In exchange, the council offered the parliament to include a 'recital' - the legal term for one of the paragraphs setting out the reasons behind the law - which said that "the eligibility of actions … should also be subject to developments in international law".
This could in theory mean that 'killer robots' could be banned from the European Defence Industrial Development Programme once agreement is found at international level – but that is unlikely to happen any time soon.
A recital is also legally less powerful than an article, as MEPs originally proposed.
The parliament's main negotiator, French centre-right MEP Francoise Grossetete hailed the deal, in a press statement sent on Wednesday.
"The all-European defence technological and industrial base, in particular our SMEs and mid-caps, will benefit from this programme in order to strengthen our strategic autonomy.

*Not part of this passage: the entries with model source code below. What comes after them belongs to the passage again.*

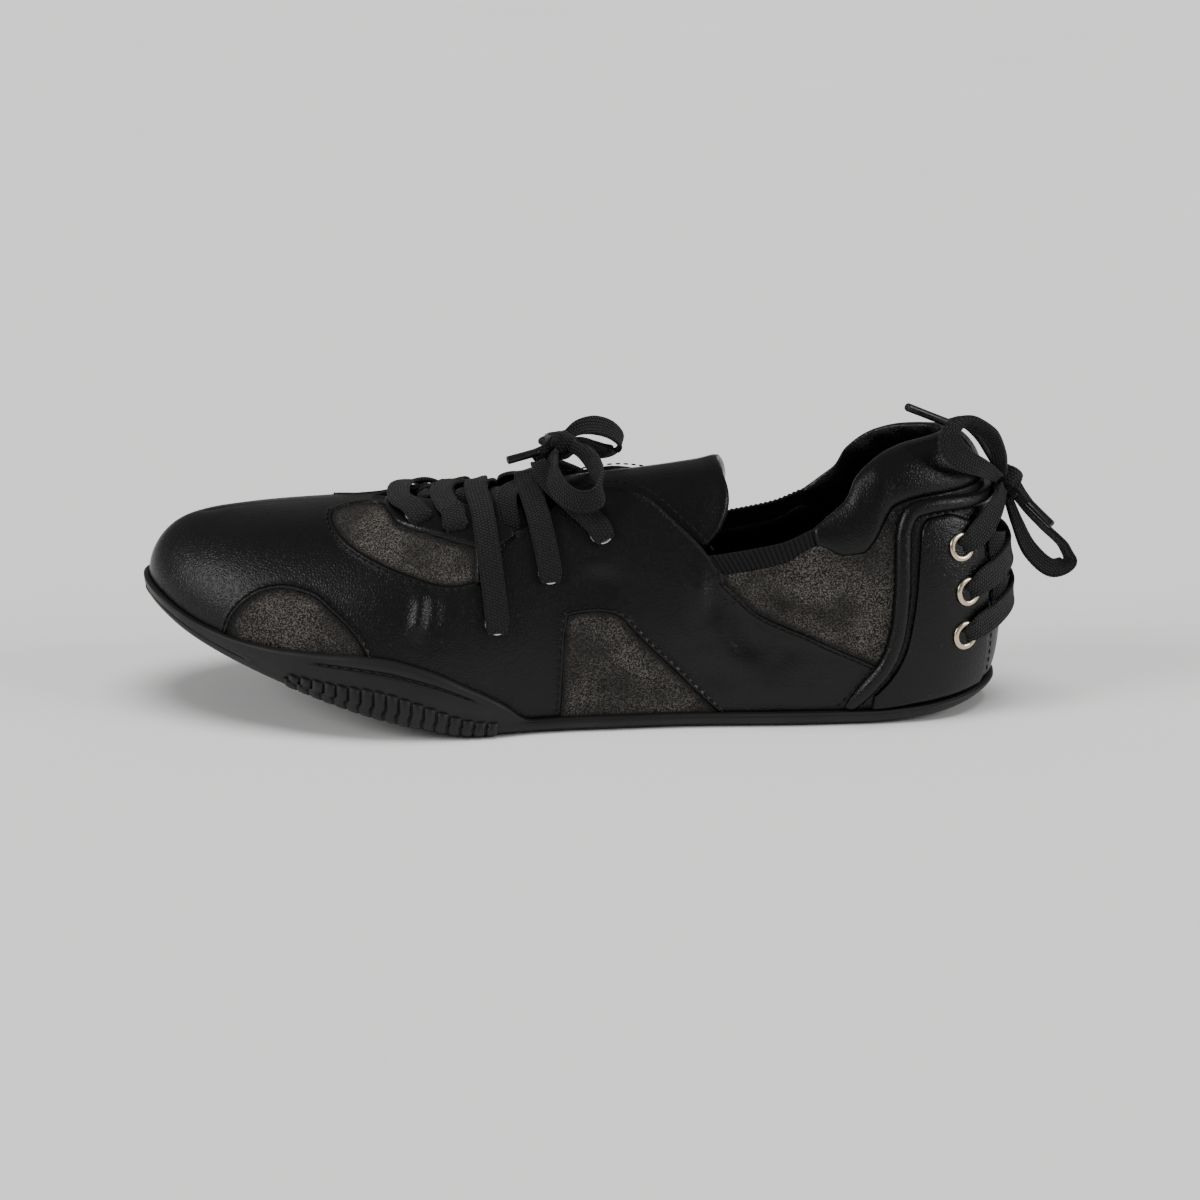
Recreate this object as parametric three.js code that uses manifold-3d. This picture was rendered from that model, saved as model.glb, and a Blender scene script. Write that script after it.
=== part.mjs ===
// Low lace-up leather shoe, left foot, laced over the instep and again around the heel.
// Millimetres. Toe towards -X, heel towards +X, outer side towards -Y, Z up, floor at z = 0.

import * as THREE from 'three';
import Module from 'manifold-3d';

const wasm = await Module();
wasm.setup();

// Driving sizes
const LENGTH = 263.5; // lasted edge, back of the heel to the tip of the toe
const BALL_HALF = 42.5; // half of the width of the lasted edge at the ball
const CREST_HEIGHT = 91.5; // top of the last over the heel
const SOLE_THICK = 4; // rubber under the foot
const WALL = 1.8; // leather and lining of the upper
const GAP = 0.3; // clearance between pieces that touch on the real shoe
const OVERLAY = 1; // thickness of a leather panel sewn on the upper
const LACE_WIDE = 7;
const LACE_THICK = 1.4;
const TONGUE_THICK = 2;
const INSOLE_THICK = 2.2;
const LASTED_EDGE = 9; // leather turned in under the foot
const EYELET_OUTER = 4.4; // radius of the flange
const EYELET_BORE = 2.6; // radius of the hole in the metal
const HEEL_X = 129.25; // back of the lasted edge, so that the box is centred on the origin
const CENTRE_Y = 1.05;

// Along the last, from heel (s = 0) to toe (s = 1), in shares of LENGTH, BALL_HALF and CREST_HEIGHT.
// mid and half give the plan, foot the height of the lasted edge, square the corner of the section,
// bulge how far the side swells past the lasted edge.
const LAST = [
  { s: 0.00, mid: 0.000, half: 0.640, foot: 0.100, square: 2.80, bulge: 0.106 },
  { s: 0.05, mid: 0.000, half: 0.650, foot: 0.070, square: 2.80, bulge: 0.100 },
  { s: 0.10, mid: 0.000, half: 0.660, foot: 0.052, square: 2.80, bulge: 0.090 },
  { s: 0.15, mid: -0.010, half: 0.690, foot: 0.0437, square: 2.75, bulge: 0.078 },
  { s: 0.25, mid: -0.035, half: 0.712, foot: 0.0437, square: 2.60, bulge: 0.060 },
  { s: 0.36, mid: -0.070, half: 0.697, foot: 0.0437, square: 2.45, bulge: 0.048 },
  { s: 0.48, mid: -0.112, half: 0.735, foot: 0.0437, square: 2.32, bulge: 0.050 },
  { s: 0.60, mid: -0.115, half: 0.870, foot: 0.0437, square: 2.20, bulge: 0.066 },
  { s: 0.68, mid: -0.070, half: 0.965, foot: 0.0810, square: 2.20, bulge: 0.075 },
  { s: 0.75, mid: -0.010, half: 1.005, foot: 0.1340, square: 2.15, bulge: 0.075 },
  { s: 0.82, mid: 0.035, half: 1.000, foot: 0.1980, square: 2.10, bulge: 0.070 },
  { s: 0.90, mid: 0.070, half: 0.990, foot: 0.2780, square: 2.05, bulge: 0.061 },
  { s: 0.95, mid: 0.085, half: 0.970, foot: 0.3340, square: 2.00, bulge: 0.052 },
  { s: 1.00, mid: 0.115, half: 0.960, foot: 0.4040, square: 2.00, bulge: 0.047 },
];
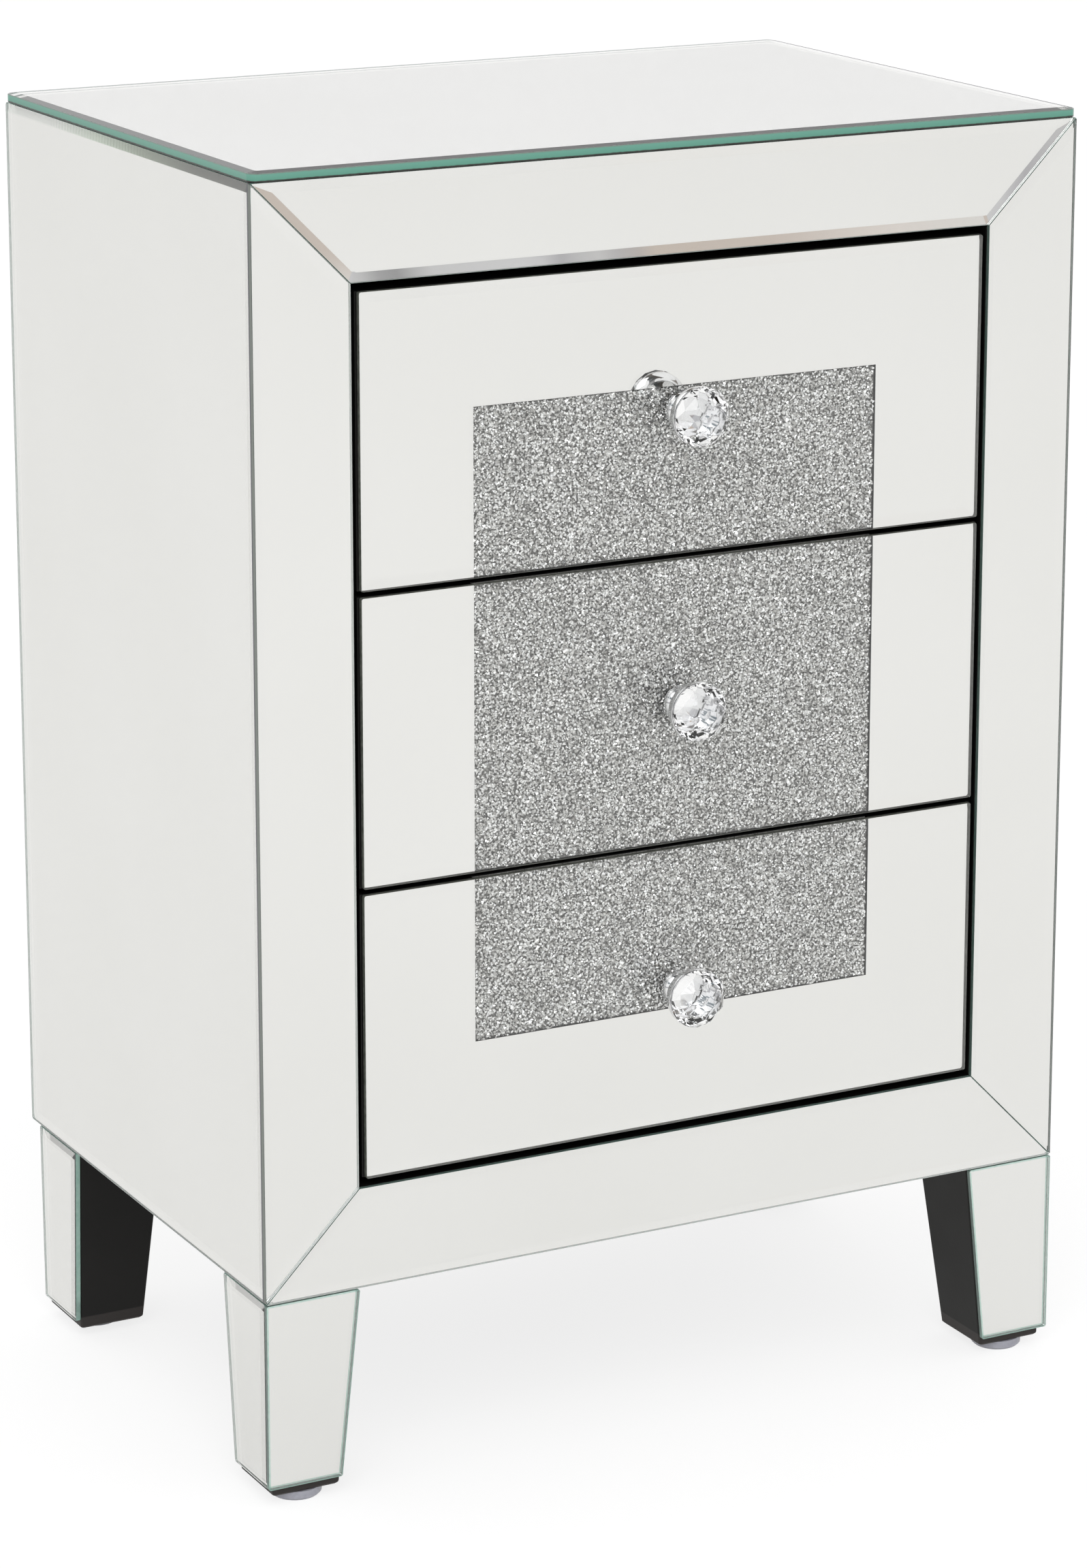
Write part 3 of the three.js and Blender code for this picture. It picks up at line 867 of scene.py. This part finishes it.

Excellence and innovation will be the main drivers," she said.
The commission also welcomed the provisional deal – which will still need a write-off by the full plenary of the parliament and EU diplomats representing the member states.
"With this agreement, we are building EU's strategic autonomy and boosting the competitiveness of the EU defence industry," said industry commissioner Elzbieta Bienkowska.
The Polish commissioner herself participated in Tuesday's talks, which lasted for seven hours, according one contact.
Bulgaria's minister of defence Krasimir Karakachanov also took part, as his country currently holds the rotating EU presidency.
"This new step in our security and defence cooperation reflects the importance in today's world of doing more as Europeans for our own security," said Karakachanov.
The programme will run for two years, but is planned to be succeeded by a seven-year defence fund.
One contentious point of negotiations was how to pay for the fund.
The member states wanted the budget to be redirected from other, previously agreed EU programmes, while the parliament wanted to use the unallocated margin of the EU budget – which would otherwise flow back to member states if unused.
In the end, the two sides decided that 60 percent of the fund should be come from redirecting money, and 40 percent from the unallocated margin.
According to a document seen by EUobserver, the breakdown is as follows: €116.1m will be redirected from the Connected Europe Facility; €104.1m from satellite navigation programme Galileo; €63.9m from the EU's contribution to the global experiment for fusion energy; €12m from earth observation programme Copernicus; and finally €3.9m from the European Geostationary Navigation Overlay Service.
'Three country' clause
One 'win' for the parliament was that a consortium vying for a project needs to contain at least three companies from three member states.
The original requirement was that they came from two member states, which could lead to the EU's two biggest member states Germany and France reaping all the benefits of the fund.
German Green MEP Reinhard Buetikofer was thoroughly disappointed by the outcome.
"It is shameful and irresponsible that parliament and council could not even uphold basic norms and values as non-investment in banned and inhumane weapons such as cluster munitions, incendiary or autonomous weapons," Buetikofer told EUobserver in an emailed statement.
"The European Defence Fund has been set on the wrong track from day one and it will not provide the EU and its citizens with more security. The scope, objectives and procedures of the now agreed EDIDP regulation are so vague, ambiguous, non-transparent that only corporate interests of the oversized European defence industry will profit," he added.